Tuesday, March 4, 2008

Homosexual Penguins

Our children attend the Loundoun County Public Schools in northern Virginia. Letters to the editor regarding the book "And Tango Makes Three" have been a weekly topic for discussion here. In fact, the actions of the superintendant of Loundoun County Schools even made it on ABC's "The View." Dr. Edgar Hatrick made the decision to remove the book from elementary school shelves' regular circulation. In case you are unfamiliar with the story, the book is written about two male penguins living in the Central Park Zoo in New York, who make a nest together and then raise a baby penguin together after zoo workers put an abandoned egg in their nest. This children's book is based on true events. Now parents are up in arms about the actions of Dr. Hatrick.
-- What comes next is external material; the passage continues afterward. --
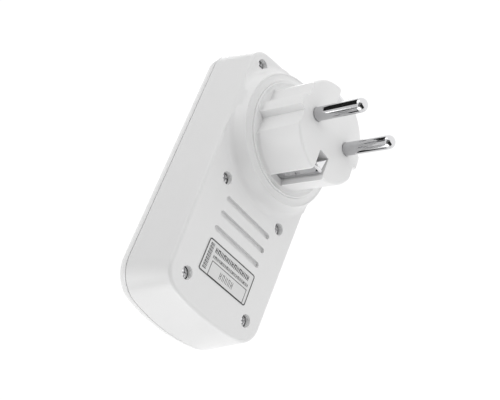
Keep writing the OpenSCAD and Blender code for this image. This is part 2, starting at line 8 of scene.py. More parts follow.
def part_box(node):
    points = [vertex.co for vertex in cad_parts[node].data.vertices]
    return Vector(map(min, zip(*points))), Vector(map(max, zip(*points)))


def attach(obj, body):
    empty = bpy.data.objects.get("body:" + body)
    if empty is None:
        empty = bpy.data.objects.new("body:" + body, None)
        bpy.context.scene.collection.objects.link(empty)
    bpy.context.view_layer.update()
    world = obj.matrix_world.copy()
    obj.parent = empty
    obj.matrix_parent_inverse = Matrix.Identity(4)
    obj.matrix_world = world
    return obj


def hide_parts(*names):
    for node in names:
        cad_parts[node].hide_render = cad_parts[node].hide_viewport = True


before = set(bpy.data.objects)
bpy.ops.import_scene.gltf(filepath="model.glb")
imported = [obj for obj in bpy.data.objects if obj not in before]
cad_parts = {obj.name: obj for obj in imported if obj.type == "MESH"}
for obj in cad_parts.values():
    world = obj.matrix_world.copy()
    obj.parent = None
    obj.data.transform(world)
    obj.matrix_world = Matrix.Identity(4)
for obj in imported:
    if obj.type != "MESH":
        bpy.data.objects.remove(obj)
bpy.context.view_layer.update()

# Lengths in this script are millimetres in the CAD frame: +Y along the pins, +Z up.
MM = 0.001


def edges_mm(node):
    """Lowest and highest corner of a CAD node, in millimetres."""
    low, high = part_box(node)
    return low / MM, high / MM


# ---- places read from the CAD model ----

rear_low, _ = edges_mm("rear_shell")
plug_low, plug_high = edges_mm("plug_body")
label_low, label_high = edges_mm("rating_label")
pin_low, pin_high = edges_mm("line_pin")
lcd_low, lcd_high = edges_mm("lcd_panel")

BACK_Y = label_low.y
JOINT_Y = rear_low.y
FACE_Y = plug_high.y
PIN_X = (pin_low.x + pin_high.x) / 2
PIN_R = (pin_high.x - pin_low.x) / 2
PIN_SHANK_R = PIN_R - 0.5

# Outlines as in the CAD source: half width at z = 0, taper, then crown height, crown
# radius and corner radius for the bottom and for the top. The joint's half width is 0.05
# less here, because finer arcs bulge more and have to stay inside the CAD model's box.
BACK_OUTLINE = (25.5, 0.036, -73.3, 88, 8.4, 27.6, 85, 7)
JOINT_OUTLINE = (27.15, 0.024, -76.75, 75, 12, 32.2, 70, 12.6)
WALL = 2
COLLAR_R = 24.3
RIM_R = 21
RIM_Y = -17.2
FLANGE_R = (plug_high.x - plug_low.x) / 2
SCREW_PAIRS = ((20.6, 19.3), (15.4, -27.7), (15.5, -64.4))
SCREW_PLACES = [(s * x, z) for x, z in SCREW_PAIRS for s in (-1, 1)]
WELL_R = 2.25
GROOVE_HEIGHTS = (-33.55, -39.3, -45.1)
GROOVE_LENGTH = 24.6
GROOVE_WIDTH = 2.0
GROOVE_DEPTH = 1.2
INK_LOW_Y = BACK_Y + 0.09
INK_HIGH_Y = BACK_Y + 0.115

# Plug: its radius and its hollow, the back of the solid block behind its face, and the
# flange's side towards the pins
PLUG_R = 18.2
HOLLOW_R = 13.6
BLOCK_Y = -7
FLANGE_Y = -20.6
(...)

I tend to be on the more liberal side of this argument, and I really think that if my six-year-old came home with the book, we would read it together and enjoy the sweet story. After all, anyone who has seen the movie "March of the Penguins" knows that ALL male penguins care for and raise the babies because the mothers are busy getting food. Some people will obviously read more into the story than perhaps they need to. It does not endorse a certain lifestyle among humans, it is simply relaying a sweet story of two penguins who saved an abandoned baby peguin. I think parents need to be able to make the choice about whether or not their child will read the story, and what and how much you want to make of it. I don't think the book needs to be pulled from the library shelves. Some parents are so quick to make a big deal out of things and so eager to push their beliefs on others that they put pressure on educators who then end up doing things that are maybe not the wisest things. So, I don't blame Dr. Hatrick for his knee-jerk reaction to the complaint from a few parents, but next time, maybe he will go about it with a little more calm and common sense. As far as parents are concerned, too many times parents make things way more complicated than they need to be. Read the book, or choose not to, but don't tell be that I can't read the book and discuss it with my child.